Finden, was zu lange versteckt war. Freilegen, was zu lange verborgen lag. Die Mauern sichtbar machen, die einst das Zentrum einer Hochkultur umringten. Besteht das Fundament der Zivilisation am Ende nur aus profanem Stein? Welche Geheimnisse offenbaren sich den Archäologen, wenn sie die Ruinen einer längst vergangenen Zeit freilegen? Welche Bedeutung haben die Funde für unser Leben? Für unsere Gegenwart?
Rezension von Sarah Stoffels
In der sengenden Hitze des Zweistromlandes gräbt der Archäologe Robert Koldewey Anfang des 20. Jahrhunderts die versunkene Stadt Babylon aus. Eine Stadt von biblischer Bedeutung, in deren Mitte ein Turm von himmlischem Wert steht. Die Ruinen jener Stadt offenbaren Geheimnisse der Geschichte, der Wissenschaft und des Christentums.
Faktenreich erzählt Kenah Cusanit in Babel die Umstände von Koldeweys Ausgrabungen. 1913 läuft er über die frei gelegten Mauern der Stadt, die ungeachtet bürokratischer Hürden und politischer Spannungen wieder ans Sonnenlicht gelangten. Die Autorin bricht die Legende um den Turmbau zu Babel auf und setzt an ihre Stelle eine Vielzahl von steinernen Fakten.

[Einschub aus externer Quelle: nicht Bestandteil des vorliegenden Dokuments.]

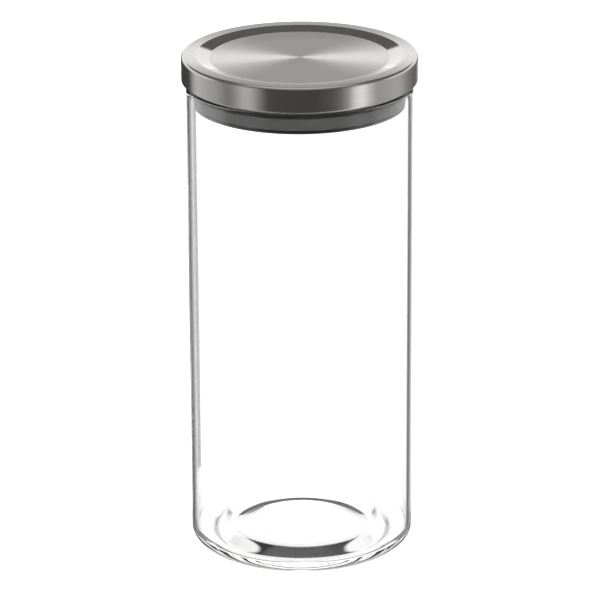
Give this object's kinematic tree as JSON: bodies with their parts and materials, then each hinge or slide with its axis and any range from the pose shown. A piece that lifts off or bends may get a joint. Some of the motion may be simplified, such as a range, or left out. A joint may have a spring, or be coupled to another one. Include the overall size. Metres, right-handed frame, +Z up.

„Auch vom Turm zu Babel war allein ein Grundriss geblieben, nach Jahrhunderten des Neubaus, Umbaus und Abbaus. Und sein Name, der sich auf den Standort des Turms bezog. Babylon. Anfang des 20. Jahrhunderts erinnerte an Babylon einzig ein Hügel, der sich aber nicht in der Stadt selbst, sondern an einem ihrer nördlichsten Ausläufer befand und dort in einer in jedem Sinne randständigen Existenz ihren Namen bewahrt hatte: Babil.“ (S. 69)
Wie die Mauern Babylons steht auch Cusanits Text starr an seinem Platz. Er zeigt eine Momentaufnahme, eine Fotografie des Geschehens. Auf einen großen Spannungsbogen wird verzichtet. Stattdessen setzt das Buch ein Sammelsurium an Eindrücken und Überlegungen zusammen. Der Protagonist lässt seine Gedanken in die Vergangenheit schweifen und hüpft dann wieder zurück. Dem Leser bleibt nichts anderes übrig, als hoch konzentriert den Sätzen zu folgen, sonst wird er abgehängt.
Cusanit skizziert den Mythos Babylon mit großen Worten, die der Bedeutung des Ortes sicherlich gerecht werden, es dem Leser aber schwer machen, sich in die Geschichte hineinziehen zu lassen. Dennoch fühlt man mit dem Protagonisten mit, der alles und jeden, den er sieht, auf humorvolle Weise verurteilt. Gekonnt werden verschiedene Themen wie das Verhältnis von Orient und Okzident, der Kolonialismus und politische Machtfantasien, die kurz vor dem Ersten Weltkrieg über die Erde ragen, in die Geschichte eingewoben. Cusanit erzählt auf kurzweilige Art von der Ausgrabung einer der bedeutendsten Zivilisationen, die im rauen Wüstensand verborgen lag.
Babel, Kenah Cusanit, 2019, Hanser Verlag, 267 Seiten, 23,00 Euro.